▸ WHAT IS REQUIRED
Write out each line of the material again, word for word.

>>>

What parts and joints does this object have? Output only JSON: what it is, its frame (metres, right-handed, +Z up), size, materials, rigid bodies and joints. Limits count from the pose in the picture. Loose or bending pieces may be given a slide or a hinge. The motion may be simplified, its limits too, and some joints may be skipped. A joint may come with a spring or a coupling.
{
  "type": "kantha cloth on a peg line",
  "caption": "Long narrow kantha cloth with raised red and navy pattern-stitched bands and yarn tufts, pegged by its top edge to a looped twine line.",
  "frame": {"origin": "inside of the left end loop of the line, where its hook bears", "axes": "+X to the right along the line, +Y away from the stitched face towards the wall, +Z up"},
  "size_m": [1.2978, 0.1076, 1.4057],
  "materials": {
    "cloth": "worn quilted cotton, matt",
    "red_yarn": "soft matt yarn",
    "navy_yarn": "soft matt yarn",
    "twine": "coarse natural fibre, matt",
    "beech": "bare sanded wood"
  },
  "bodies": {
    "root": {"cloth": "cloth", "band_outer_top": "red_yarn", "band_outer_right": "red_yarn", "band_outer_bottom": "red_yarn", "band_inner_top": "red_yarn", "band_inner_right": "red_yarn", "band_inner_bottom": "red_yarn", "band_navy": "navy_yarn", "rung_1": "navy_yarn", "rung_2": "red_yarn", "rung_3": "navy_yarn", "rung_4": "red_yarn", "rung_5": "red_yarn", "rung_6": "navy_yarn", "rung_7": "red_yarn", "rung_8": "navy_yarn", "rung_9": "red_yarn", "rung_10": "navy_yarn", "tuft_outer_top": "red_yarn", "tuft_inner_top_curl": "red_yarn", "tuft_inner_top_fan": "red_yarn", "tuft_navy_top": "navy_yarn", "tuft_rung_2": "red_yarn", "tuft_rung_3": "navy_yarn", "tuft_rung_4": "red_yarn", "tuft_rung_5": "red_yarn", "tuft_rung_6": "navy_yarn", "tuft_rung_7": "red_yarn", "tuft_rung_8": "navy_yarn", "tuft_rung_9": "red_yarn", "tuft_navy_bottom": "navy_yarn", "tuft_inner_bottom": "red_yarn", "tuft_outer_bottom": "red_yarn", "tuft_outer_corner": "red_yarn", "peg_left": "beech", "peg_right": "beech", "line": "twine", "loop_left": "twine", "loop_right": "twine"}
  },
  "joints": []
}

<<<

▸ RESPONSE
What parts and joints does this object have? Output only JSON: what it is, its frame (metres, right-handed, +Z up), size, materials, rigid bodies and joints. Limits count from the pose in the picture. Loose or bending pieces may be given a slide or a hinge. The motion may be simplified, its limits too, and some joints may be skipped. A joint may come with a spring or a coupling.
{
  "type": "kantha cloth on a peg line",
  "caption": "Long narrow kantha cloth with raised red and navy pattern-stitched bands and yarn tufts, pegged by its top edge to a looped twine line.",
  "frame": {"origin": "inside of the left end loop of the line, where its hook bears", "axes": "+X to the right along the line, +Y away from the stitched face towards the wall, +Z up"},
  "size_m": [1.2978, 0.1076, 1.4057],
  "materials": {
    "cloth": "worn quilted cotton, matt",
    "red_yarn": "soft matt yarn",
    "navy_yarn": "soft matt yarn",
    "twine": "coarse natural fibre, matt",
    "beech": "bare sanded wood"
  },
  "bodies": {
    "root": {"cloth": "cloth", "band_outer_top": "red_yarn", "band_outer_right": "red_yarn", "band_outer_bottom": "red_yarn", "band_inner_top": "red_yarn", "band_inner_right": "red_yarn", "band_inner_bottom": "red_yarn", "band_navy": "navy_yarn", "rung_1": "navy_yarn", "rung_2": "red_yarn", "rung_3": "navy_yarn", "rung_4": "red_yarn", "rung_5": "red_yarn", "rung_6": "navy_yarn", "rung_7": "red_yarn", "rung_8": "navy_yarn", "rung_9": "red_yarn", "rung_10": "navy_yarn", "tuft_outer_top": "red_yarn", "tuft_inner_top_curl": "red_yarn", "tuft_inner_top_fan": "red_yarn", "tuft_navy_top": "navy_yarn", "tuft_rung_2": "red_yarn", "tuft_rung_3": "navy_yarn", "tuft_rung_4": "red_yarn", "tuft_rung_5": "red_yarn", "tuft_rung_6": "navy_yarn", "tuft_rung_7": "red_yarn", "tuft_rung_8": "navy_yarn", "tuft_rung_9": "red_yarn", "tuft_navy_bottom": "navy_yarn", "tuft_inner_bottom": "red_yarn", "tuft_outer_bottom": "red_yarn", "tuft_outer_corner": "red_yarn", "peg_left": "beech", "peg_right": "beech", "line": "twine", "loop_left": "twine", "loop_right": "twine"}
  },
  "joints": []
}